STORED DATA:
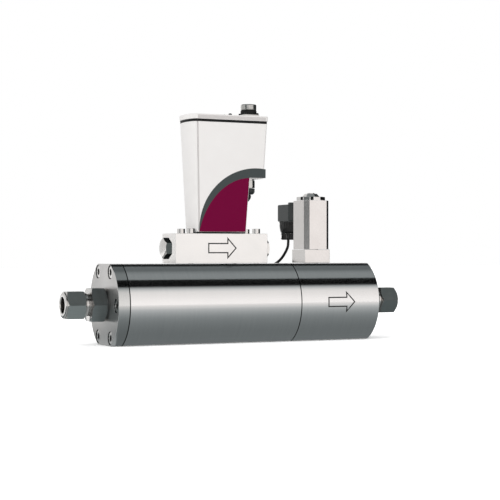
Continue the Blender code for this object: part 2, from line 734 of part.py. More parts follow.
def block_port_stations():
    """Where the body's two pressure taps rise into the block, just inside the screws."""
    return (SCREW_STATIONS[0] - GAP, SCREW_STATIONS[1] + GAP)


def sensor_stations():
    middle = BLOCK_LEFT + (CREASE_BOTTOM + FOOT_END_BOTTOM) / 2
    return (middle - SENSOR_PORT_SPACING / 2, middle + SENSOR_PORT_SPACING / 2)


def build_sensor_block():
    """The bored block on the top flat, with a hexagonal plug in each end and four screws."""
    block = box(
        "sensor_block", (BLOCK_LEFT, -BLOCK_WIDTH / 2, BLOCK_BOTTOM),
        (BLOCK_RIGHT, BLOCK_WIDTH / 2, BLOCK_TOP), STEEL, BLOCK_EDGE,
    )
    bore_height = BODY_TOP + PLUG_CENTRE_HEIGHT
    left_sensor, right_sensor = sensor_stations()
    screws = [(x, y, BODY_TOP - BLOCK_EDGE) for x, y in block_screw_places()]
    ports = [(x, 0, BODY_TOP - BLOCK_EDGE) for x in block_port_stations()]
    sensors = [(x, 0, bore_height) for x in sensor_stations()]
    thread_depth = PLUG_THREAD_LENGTH + GAP
    overrun = 2 * BLOCK_PORT_RADIUS
    left_length = left_sensor - BLOCK_LEFT + overrun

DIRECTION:
Each line of the material should be duplicated exactly, please.

SOLUTION TO THE PROBLEM:
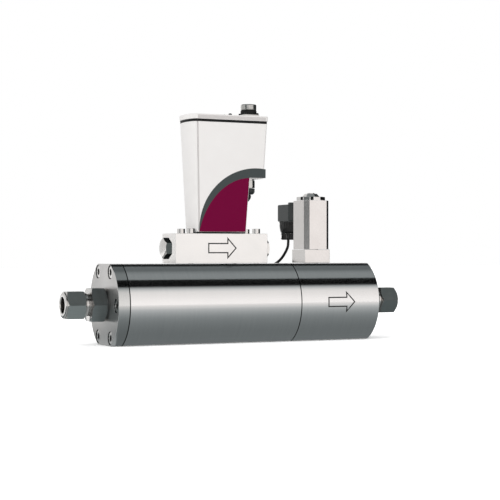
Continue the Blender code for this object: part 2, from line 734 of part.py. More parts follow.
def block_port_stations():
    """Where the body's two pressure taps rise into the block, just inside the screws."""
    return (SCREW_STATIONS[0] - GAP, SCREW_STATIONS[1] + GAP)


def sensor_stations():
    middle = BLOCK_LEFT + (CREASE_BOTTOM + FOOT_END_BOTTOM) / 2
    return (middle - SENSOR_PORT_SPACING / 2, middle + SENSOR_PORT_SPACING / 2)


def build_sensor_block():
    """The bored block on the top flat, with a hexagonal plug in each end and four screws."""
    block = box(
        "sensor_block", (BLOCK_LEFT, -BLOCK_WIDTH / 2, BLOCK_BOTTOM),
        (BLOCK_RIGHT, BLOCK_WIDTH / 2, BLOCK_TOP), STEEL, BLOCK_EDGE,
    )
    bore_height = BODY_TOP + PLUG_CENTRE_HEIGHT
    left_sensor, right_sensor = sensor_stations()
    screws = [(x, y, BODY_TOP - BLOCK_EDGE) for x, y in block_screw_places()]
    ports = [(x, 0, BODY_TOP - BLOCK_EDGE) for x in block_port_stations()]
    sensors = [(x, 0, bore_height) for x in sensor_stations()]
    thread_depth = PLUG_THREAD_LENGTH + GAP
    overrun = 2 * BLOCK_PORT_RADIUS
    left_length = left_sensor - BLOCK_LEFT + overrun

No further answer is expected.